(PROMPT)
Among the lines below, keep only those from the one containing "# Checks before the solid is written" through the one containing "bpy.context.view_layer.update()", and reproduce them exactly.
____________________
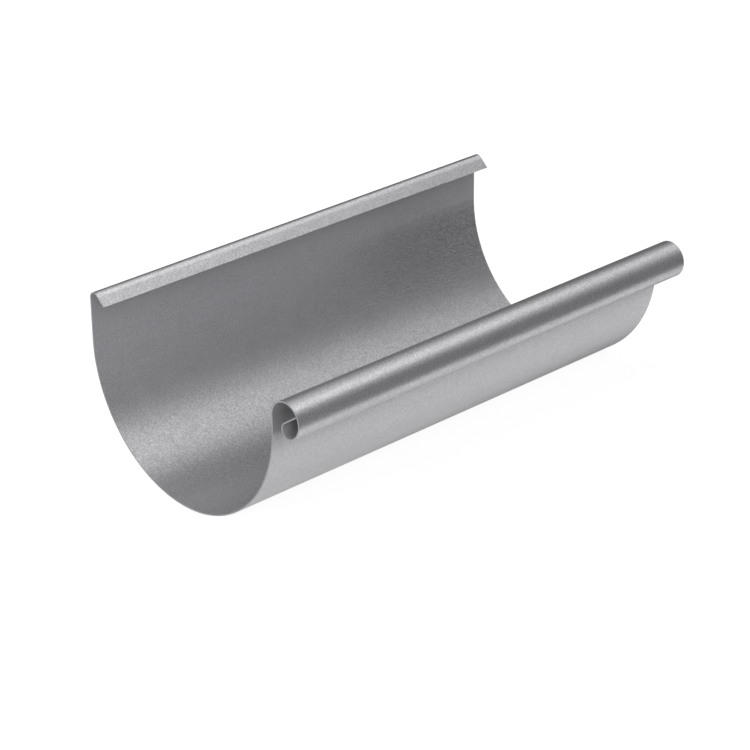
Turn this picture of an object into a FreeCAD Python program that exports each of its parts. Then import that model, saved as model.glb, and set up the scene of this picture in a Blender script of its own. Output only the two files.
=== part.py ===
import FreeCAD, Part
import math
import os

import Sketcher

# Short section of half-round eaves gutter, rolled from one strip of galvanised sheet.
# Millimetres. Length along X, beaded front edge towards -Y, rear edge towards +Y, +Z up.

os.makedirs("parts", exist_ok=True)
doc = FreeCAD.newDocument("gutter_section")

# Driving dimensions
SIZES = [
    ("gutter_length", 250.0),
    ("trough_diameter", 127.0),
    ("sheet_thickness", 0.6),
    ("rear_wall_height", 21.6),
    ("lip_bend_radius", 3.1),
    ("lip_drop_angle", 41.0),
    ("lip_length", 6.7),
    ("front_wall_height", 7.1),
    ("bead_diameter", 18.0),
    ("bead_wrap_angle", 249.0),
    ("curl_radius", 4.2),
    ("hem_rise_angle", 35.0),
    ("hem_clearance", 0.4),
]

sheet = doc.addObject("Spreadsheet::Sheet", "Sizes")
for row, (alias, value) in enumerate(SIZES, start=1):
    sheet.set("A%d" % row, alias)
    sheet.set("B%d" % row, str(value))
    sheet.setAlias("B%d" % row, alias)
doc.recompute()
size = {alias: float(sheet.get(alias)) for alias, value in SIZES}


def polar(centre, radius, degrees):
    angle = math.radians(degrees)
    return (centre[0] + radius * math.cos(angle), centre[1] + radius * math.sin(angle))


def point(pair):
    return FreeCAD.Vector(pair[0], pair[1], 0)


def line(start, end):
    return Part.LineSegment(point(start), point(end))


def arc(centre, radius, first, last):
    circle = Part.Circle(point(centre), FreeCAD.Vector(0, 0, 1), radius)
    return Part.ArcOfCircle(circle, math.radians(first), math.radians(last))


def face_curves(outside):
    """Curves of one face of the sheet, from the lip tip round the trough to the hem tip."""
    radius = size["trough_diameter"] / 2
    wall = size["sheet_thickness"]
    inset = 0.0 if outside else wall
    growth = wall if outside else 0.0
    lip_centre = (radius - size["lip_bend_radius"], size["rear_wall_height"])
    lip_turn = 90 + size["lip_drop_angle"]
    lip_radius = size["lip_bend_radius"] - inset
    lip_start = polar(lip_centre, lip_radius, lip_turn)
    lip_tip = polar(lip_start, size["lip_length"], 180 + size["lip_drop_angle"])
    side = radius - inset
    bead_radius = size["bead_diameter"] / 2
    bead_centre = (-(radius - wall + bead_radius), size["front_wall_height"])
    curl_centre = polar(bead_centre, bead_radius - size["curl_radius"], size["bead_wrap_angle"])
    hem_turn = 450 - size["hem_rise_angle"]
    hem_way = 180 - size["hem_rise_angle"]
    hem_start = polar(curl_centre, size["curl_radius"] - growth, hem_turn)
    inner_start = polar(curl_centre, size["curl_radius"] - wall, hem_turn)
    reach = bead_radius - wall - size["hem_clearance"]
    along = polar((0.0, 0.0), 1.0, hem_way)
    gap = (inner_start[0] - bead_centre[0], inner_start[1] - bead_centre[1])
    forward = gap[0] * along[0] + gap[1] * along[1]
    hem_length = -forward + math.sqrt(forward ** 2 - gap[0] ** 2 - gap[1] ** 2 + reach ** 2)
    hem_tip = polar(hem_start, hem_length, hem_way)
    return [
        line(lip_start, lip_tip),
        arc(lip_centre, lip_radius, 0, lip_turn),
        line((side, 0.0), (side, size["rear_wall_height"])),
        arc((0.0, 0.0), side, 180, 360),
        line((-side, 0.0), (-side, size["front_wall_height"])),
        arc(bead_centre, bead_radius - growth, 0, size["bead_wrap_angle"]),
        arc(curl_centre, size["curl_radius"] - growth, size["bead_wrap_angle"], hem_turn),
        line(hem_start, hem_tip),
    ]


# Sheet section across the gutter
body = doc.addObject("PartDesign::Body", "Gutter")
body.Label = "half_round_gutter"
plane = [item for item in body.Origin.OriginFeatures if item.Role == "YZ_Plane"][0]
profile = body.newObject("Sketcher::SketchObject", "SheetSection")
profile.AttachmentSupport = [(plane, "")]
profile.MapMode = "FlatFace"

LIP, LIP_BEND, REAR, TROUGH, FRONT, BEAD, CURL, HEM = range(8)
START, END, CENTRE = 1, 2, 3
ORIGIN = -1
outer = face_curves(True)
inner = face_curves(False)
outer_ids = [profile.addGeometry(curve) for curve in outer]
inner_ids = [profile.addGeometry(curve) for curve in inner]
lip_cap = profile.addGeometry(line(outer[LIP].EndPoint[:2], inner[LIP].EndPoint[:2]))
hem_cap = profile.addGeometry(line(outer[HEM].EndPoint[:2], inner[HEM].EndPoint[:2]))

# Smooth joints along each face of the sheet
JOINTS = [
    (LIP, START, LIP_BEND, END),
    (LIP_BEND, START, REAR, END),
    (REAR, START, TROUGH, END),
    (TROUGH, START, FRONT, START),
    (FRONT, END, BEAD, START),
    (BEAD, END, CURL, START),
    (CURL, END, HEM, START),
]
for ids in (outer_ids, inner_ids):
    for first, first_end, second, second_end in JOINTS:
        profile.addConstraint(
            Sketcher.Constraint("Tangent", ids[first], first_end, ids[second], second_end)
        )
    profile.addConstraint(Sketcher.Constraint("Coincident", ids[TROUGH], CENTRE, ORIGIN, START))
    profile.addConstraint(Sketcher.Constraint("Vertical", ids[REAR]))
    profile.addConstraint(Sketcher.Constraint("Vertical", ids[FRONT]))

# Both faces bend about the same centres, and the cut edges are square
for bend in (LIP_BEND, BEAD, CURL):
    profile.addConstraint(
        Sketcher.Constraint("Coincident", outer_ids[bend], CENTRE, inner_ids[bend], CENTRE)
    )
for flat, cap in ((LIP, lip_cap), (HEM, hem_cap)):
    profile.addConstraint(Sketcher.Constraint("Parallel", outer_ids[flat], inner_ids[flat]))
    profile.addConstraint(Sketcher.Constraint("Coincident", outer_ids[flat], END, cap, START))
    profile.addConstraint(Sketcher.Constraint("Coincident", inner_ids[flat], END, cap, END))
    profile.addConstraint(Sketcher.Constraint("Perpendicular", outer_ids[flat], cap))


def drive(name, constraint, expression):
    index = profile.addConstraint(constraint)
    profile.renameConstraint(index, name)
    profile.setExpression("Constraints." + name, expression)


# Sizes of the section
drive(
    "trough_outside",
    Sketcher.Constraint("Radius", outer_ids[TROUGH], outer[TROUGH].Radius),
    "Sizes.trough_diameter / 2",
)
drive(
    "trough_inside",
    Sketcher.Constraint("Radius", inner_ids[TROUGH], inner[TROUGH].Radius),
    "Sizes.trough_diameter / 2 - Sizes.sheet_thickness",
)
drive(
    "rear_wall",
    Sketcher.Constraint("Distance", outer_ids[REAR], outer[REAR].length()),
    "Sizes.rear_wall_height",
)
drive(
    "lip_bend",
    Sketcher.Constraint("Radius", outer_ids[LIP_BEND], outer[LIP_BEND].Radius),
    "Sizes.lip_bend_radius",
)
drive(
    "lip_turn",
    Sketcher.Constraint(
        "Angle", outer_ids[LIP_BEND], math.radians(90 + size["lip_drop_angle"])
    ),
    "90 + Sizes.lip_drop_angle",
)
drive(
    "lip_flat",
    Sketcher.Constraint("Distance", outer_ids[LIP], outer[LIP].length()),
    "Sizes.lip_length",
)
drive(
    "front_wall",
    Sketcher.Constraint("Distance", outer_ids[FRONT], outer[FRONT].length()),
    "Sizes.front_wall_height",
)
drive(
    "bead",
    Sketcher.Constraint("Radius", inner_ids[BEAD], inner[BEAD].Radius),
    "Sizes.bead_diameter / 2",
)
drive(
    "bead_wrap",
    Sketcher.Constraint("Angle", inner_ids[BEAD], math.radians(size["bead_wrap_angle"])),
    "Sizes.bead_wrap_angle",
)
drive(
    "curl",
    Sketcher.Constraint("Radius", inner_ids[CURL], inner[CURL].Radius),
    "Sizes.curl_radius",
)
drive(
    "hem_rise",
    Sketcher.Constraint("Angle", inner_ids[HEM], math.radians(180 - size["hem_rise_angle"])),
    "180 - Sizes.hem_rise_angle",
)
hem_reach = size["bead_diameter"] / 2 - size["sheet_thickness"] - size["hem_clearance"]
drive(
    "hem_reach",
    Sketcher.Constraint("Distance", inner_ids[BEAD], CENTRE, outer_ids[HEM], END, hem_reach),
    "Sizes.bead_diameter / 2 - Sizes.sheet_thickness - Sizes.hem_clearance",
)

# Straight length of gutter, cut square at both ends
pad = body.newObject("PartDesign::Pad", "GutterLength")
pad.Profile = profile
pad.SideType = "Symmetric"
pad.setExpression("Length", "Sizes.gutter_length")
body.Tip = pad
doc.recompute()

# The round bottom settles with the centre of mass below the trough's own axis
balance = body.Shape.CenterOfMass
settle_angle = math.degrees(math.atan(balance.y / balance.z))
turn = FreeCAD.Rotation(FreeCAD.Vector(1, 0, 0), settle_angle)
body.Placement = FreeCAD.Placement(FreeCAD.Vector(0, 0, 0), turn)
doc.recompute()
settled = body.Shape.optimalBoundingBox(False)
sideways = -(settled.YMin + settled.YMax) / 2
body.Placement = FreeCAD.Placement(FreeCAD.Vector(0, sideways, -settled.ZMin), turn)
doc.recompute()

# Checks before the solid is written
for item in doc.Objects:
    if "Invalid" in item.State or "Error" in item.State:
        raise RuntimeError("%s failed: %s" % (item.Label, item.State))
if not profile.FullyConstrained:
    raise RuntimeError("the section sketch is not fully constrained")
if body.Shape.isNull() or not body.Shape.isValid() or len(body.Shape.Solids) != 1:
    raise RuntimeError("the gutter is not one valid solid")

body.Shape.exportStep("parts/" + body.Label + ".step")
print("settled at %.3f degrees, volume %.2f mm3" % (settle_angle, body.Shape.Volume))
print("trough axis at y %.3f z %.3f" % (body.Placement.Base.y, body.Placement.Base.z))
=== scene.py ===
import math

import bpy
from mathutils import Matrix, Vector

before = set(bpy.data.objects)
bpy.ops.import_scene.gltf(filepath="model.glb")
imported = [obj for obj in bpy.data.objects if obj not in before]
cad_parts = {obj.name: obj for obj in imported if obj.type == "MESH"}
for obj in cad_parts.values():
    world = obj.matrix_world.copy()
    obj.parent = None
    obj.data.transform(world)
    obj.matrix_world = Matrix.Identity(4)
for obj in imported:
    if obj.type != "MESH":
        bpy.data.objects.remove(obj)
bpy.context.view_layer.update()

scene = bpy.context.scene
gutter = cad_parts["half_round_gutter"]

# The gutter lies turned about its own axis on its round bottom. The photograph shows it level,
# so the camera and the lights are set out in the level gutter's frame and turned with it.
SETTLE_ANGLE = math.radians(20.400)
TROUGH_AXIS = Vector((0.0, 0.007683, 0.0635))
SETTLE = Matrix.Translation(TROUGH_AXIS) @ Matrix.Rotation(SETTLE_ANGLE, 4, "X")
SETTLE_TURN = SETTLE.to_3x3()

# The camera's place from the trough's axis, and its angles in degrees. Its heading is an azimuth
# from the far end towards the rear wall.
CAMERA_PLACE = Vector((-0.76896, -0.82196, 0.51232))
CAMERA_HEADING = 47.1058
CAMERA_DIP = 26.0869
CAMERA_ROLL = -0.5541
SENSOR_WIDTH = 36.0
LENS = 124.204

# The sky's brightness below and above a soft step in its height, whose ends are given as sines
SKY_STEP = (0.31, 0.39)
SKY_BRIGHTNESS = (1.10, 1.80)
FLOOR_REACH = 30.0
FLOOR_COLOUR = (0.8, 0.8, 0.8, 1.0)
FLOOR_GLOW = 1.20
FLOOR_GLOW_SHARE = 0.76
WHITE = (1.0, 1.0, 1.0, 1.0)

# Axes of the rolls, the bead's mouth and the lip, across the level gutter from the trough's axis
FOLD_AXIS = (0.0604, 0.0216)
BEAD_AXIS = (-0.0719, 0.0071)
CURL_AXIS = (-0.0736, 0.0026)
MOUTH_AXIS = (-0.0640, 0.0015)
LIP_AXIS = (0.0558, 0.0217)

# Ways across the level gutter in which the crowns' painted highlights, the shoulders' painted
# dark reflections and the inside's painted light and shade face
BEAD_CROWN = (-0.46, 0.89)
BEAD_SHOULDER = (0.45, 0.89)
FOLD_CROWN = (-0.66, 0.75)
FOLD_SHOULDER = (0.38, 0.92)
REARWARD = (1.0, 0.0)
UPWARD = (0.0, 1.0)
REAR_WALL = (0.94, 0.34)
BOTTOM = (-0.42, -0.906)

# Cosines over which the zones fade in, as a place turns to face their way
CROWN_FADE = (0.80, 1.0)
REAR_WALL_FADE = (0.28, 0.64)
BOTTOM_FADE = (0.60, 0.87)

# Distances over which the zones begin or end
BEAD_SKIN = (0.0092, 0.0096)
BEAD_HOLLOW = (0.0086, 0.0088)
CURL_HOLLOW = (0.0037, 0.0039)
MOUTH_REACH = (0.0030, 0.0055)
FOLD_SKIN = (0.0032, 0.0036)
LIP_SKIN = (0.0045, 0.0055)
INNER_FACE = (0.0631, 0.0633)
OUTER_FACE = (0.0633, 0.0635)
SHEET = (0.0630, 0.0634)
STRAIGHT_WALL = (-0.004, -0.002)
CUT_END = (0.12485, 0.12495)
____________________
(SOLUTION BELOW)
# Checks before the solid is written
for item in doc.Objects:
    if "Invalid" in item.State or "Error" in item.State:
        raise RuntimeError("%s failed: %s" % (item.Label, item.State))
if not profile.FullyConstrained:
    raise RuntimeError("the section sketch is not fully constrained")
if body.Shape.isNull() or not body.Shape.isValid() or len(body.Shape.Solids) != 1:
    raise RuntimeError("the gutter is not one valid solid")

body.Shape.exportStep("parts/" + body.Label + ".step")
print("settled at %.3f degrees, volume %.2f mm3" % (settle_angle, body.Shape.Volume))
print("trough axis at y %.3f z %.3f" % (body.Placement.Base.y, body.Placement.Base.z))
=== scene.py ===
import math

import bpy
from mathutils import Matrix, Vector

before = set(bpy.data.objects)
bpy.ops.import_scene.gltf(filepath="model.glb")
imported = [obj for obj in bpy.data.objects if obj not in before]
cad_parts = {obj.name: obj for obj in imported if obj.type == "MESH"}
for obj in cad_parts.values():
    world = obj.matrix_world.copy()
    obj.parent = None
    obj.data.transform(world)
    obj.matrix_world = Matrix.Identity(4)
for obj in imported:
    if obj.type != "MESH":
        bpy.data.objects.remove(obj)
bpy.context.view_layer.update()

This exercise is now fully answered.